Frequently associated with the École de Paris in the post-war period, Jean Messagier is often referred to as a "lyrical abstract" or "tachist". When asked to describe his work, he does not say. What he wants above all is to stand out from the crowd, to disturb, to shake things up, to surprise and to occupy a place "where you don't expect it". Messagier is above all an eclectic artist, who constantly diversifies in the artistic forms he practices: sculpture, engraving, tapestry, and even music and poetry...

Jean Messagier's beginnings, a painter by training but also an engraver and sculptor, were marked by figurative painting, influenced by post-cubism. From the mid-1940s onwards, he became interested in abstraction and represented "abstract landscapes", detached from any figurative convention. It was in the 1960s that his abstraction reached a certain gestural freedom that characterises his pictorial production. After the 1980s, Messagier returned to figuration, tinged with surrealist overtones.

In his twenties, the young artist revealed himself to the public in Parisian galleries and salons, notably at the Salon d'Automne in 1948, and at the Salons d'Octobre in 1952 and 1953, of which he became a founding member. He also exhibited at the Arc-en-Ciel gallery and the Babylone gallery (Paris). In 1962, he represented France at the Venice Biennale, the same year as Serge Poliakoff and André Marfaing. In 1965, he exhibited at the Saõ Paulo Biennial Art Exhibition.

The work chosen to complete the Beaux-Arts collections is linked to the artist's lyrical abstract period of the 1960s and 70s. The ample forms and curls are characterised by the spontaneity of the gesture, a modus operandi from the mid-1960s.

Over the slight, disordered green sinuous lines, a thick straight purple line runs diagonally through the composition.

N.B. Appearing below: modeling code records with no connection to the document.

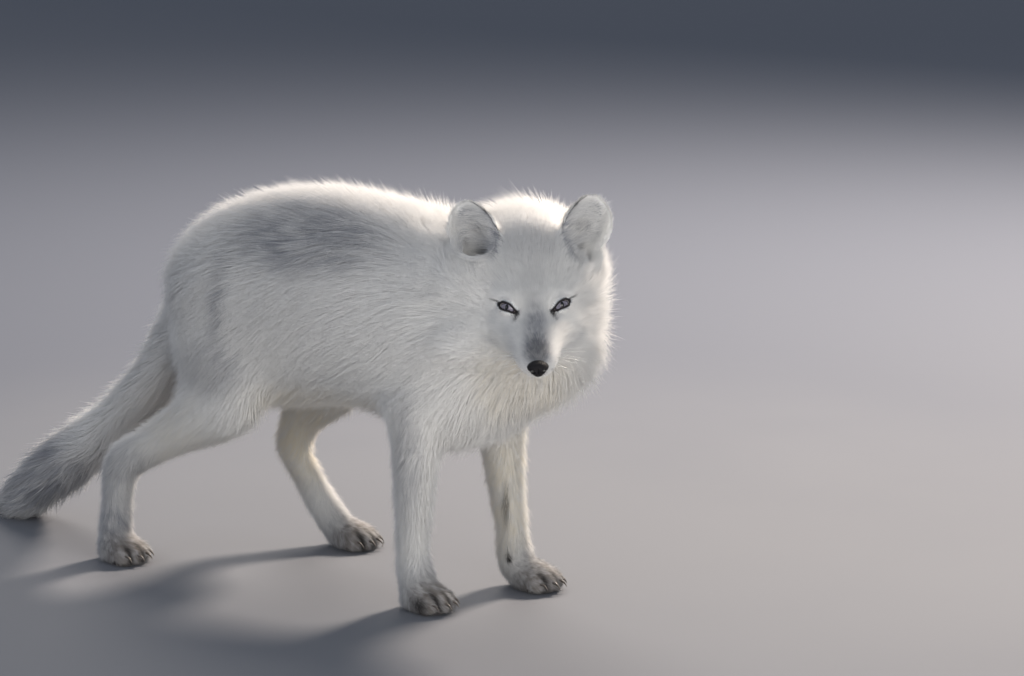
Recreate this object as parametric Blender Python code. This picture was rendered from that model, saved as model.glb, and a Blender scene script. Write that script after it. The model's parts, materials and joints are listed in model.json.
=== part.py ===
"""A life-size arctic fox in its long white winter coat, standing and looking to its right.

The fox faces -Y, its left side is +X, and it stands on z = 0. Every solid runs out to the tips of the coat. The body
is first made whole: oval sections are lofted along the trunk, neck, head, legs and tail, a voxel remesh joins them,
and a smoothing softens the joins. Thin cuts then part it into its named nodes. Sizes below are in millimetres and
degrees, and MM turns them into Blender's metres.
"""

import math

import bmesh
import bpy
from mathutils import Matrix, Vector
from mathutils.bvhtree import BVHTree

MM = 0.001

# Driving dimensions
HEAD_TURN = 54.0  # to the fox's right, from straight ahead
HEAD_DROP = 24.5  # the muzzle's slope below level
HEAD_LEAN = 3.0  # the crown's lean towards the fox's right
HEAD_AT = Vector((-41.0, -191.5, 258.0))  # midway between the eyes
EYE_SPACING = 43.0
EYE_RADIUS = 7.8
EYE_SHOWS = 1.2  # how far the ball stands out of its socket
NOSE_SIZE = Vector((8.2, 6.0, 6.2))
EAR_LENGTH = 58.0
PAW_LENGTH = 52.0
PAW_WIDTH = 41.0
CLAW_LENGTH = 6.5
CLAW_RADIUS = 1.5

# Making
CUT = 0.3  # width of the cut between two nodes
VOXEL = 2.2
BODY_TRIANGLES = 3340
LOFT_SIDES = 28
LOFT_STEPS = 6
SLEEVE_SIDES = 12

UP = Vector((0.0, 0.0, 1.0))
LEFT = Vector((1.0, 0.0, 0.0))
RIGHT = Vector((-1.0, 0.0, 0.0))

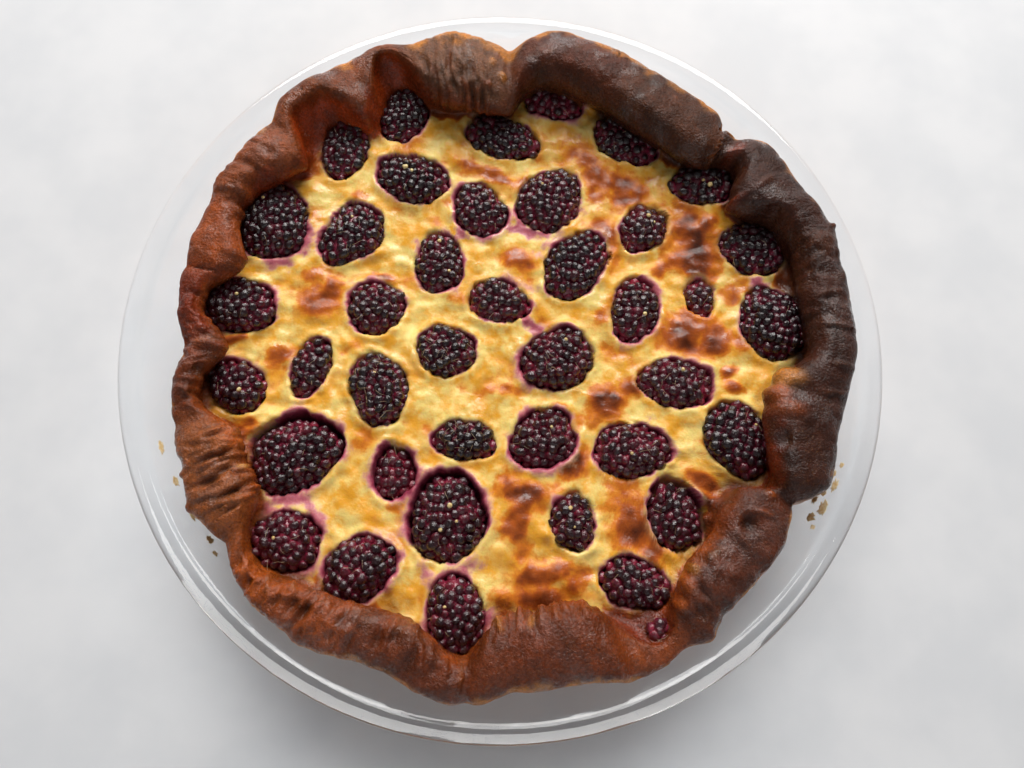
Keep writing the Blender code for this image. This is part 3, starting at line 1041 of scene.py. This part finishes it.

In 1974, the subject made the headlines: the Brazilian government, eager to exploit the Amazon, embarked on major roadworks linking the Andes and Central America and established the Transamazonienne. The first 2500 km section was inaugurated in 1972; the second, linking the forest to the port of Santarem, opened two years later, in 1974. From the 1970s onwards, Jean Messagier exploited certain burning issues of the day. He is distinguished by his ecological militancy, which he transposes into his "abstract landscapes".

Messagier's graphic work is extremely fertile; it extends from the 1950s to 1974. This engraving is one of his last printed works. It is an artist's proof ("E.A." mentioned under the print), i.e. an unnumbered print, reserved for the artist's use. It seems that there were originally 50 numbered prints of the Transamazonian.

The print was purchased from the Parisian gallery Catherine Putman, by the Fondation Liège-Patrimoine in December 2019. This gallery has the particularity of highlighting the original work on paper of renowned contemporary French artists such as Arman, Pierre Alechinsky, Bram van Velde, Reinhoud or Jean Messagier. Catherine Putman (1949-2009) opened her own art gallery in 2005, and presents both self-referential works and works that are part of the elaboration of another work (sketches, designs, models, etc.). Catherine is the second wife of Jacques Putman (1926-1994), a Belgian collector, publisher and art critic, who publishes the prints of these contemporary artists. Jacques Putman is recognised in the world of printmakers as the one who launched the concept of original prints sold at a democratic price (notably via the "Prisunic" department stores). After her husband's death in 1994, Catherine Putman continued the publishing work he had begun, offering multiples and limited editions (engravings, lithographs, serigraphs, xylographs, etc.) in her gallery.